The statue was created by Gustav Eberlein from 1901 to 1903, a time during which Wagner's spirit loomed over the still-young imperial Germany. It was commissioned by Ludwig Leichner, an opera singer turned cosmetic entrepreneur (you can still buy his stuff!).

The best part of the statue, though, is that it's not just Wagner up there: we get his entire mythos. It's a fun little game to walk around the statue and see if you can name all his creations (well, not really his creations). I thought I did quite well, but I actually failed pretty miserably.
I was positive this was Wotan, what with him holding his hand over his eye. But Wikipedia says (the only source I could find on this) that it's actually Tannhäuser.
I initially thought this was Walther from Die Meistersinger, but it is actually Tannhäuser's Wolfram von Eschenbach.
Is it that crazy to think that this would be Act 3 Tristan and Isolde? I guess, because it's dead Siegfried and Brünnhilde. Nobody tell AC Douglas that young people can't properly identify Gesamtkunstwerk characters on sight.
Finally, I got one right: Alberich stealing the Rheingold from a Rheinmaiden.

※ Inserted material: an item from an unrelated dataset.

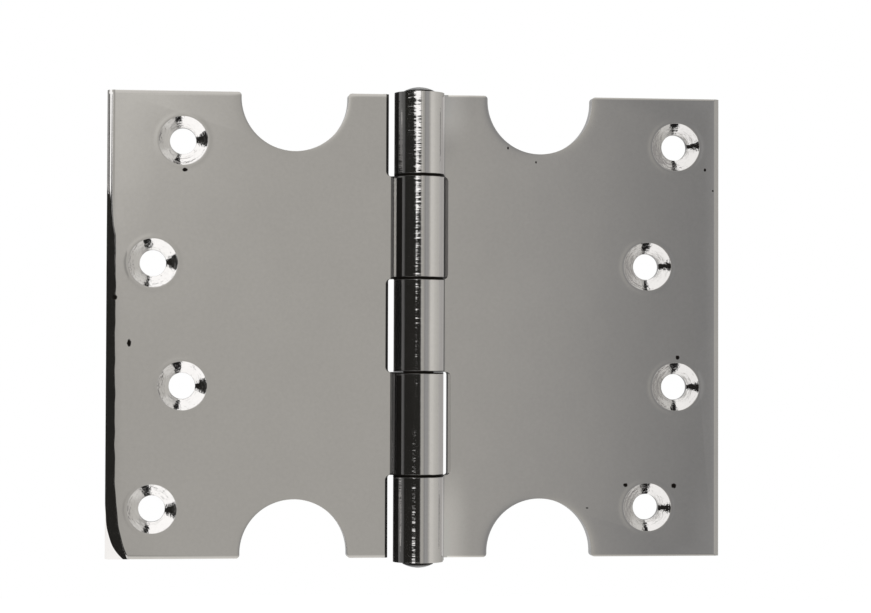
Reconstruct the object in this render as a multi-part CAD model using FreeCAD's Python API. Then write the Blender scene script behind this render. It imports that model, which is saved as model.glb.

A stroll over to Museum Island and the Alte Nationalgalerie turns up some more Wagner.
Lorenz Gedon's 1883 Wagner bust.
Franz von Lenbach painted a few Wagner portraits, as well as one of Cosima.

Filled with all of Wagner's favorite candy shops.

Finally, Wagner's own subway station and Platz. The composer's final words, according to his wife Cosima, were, "When they build an U-Bahn station for me, make sure it looks like a cross between Tron and a dead bumblebee."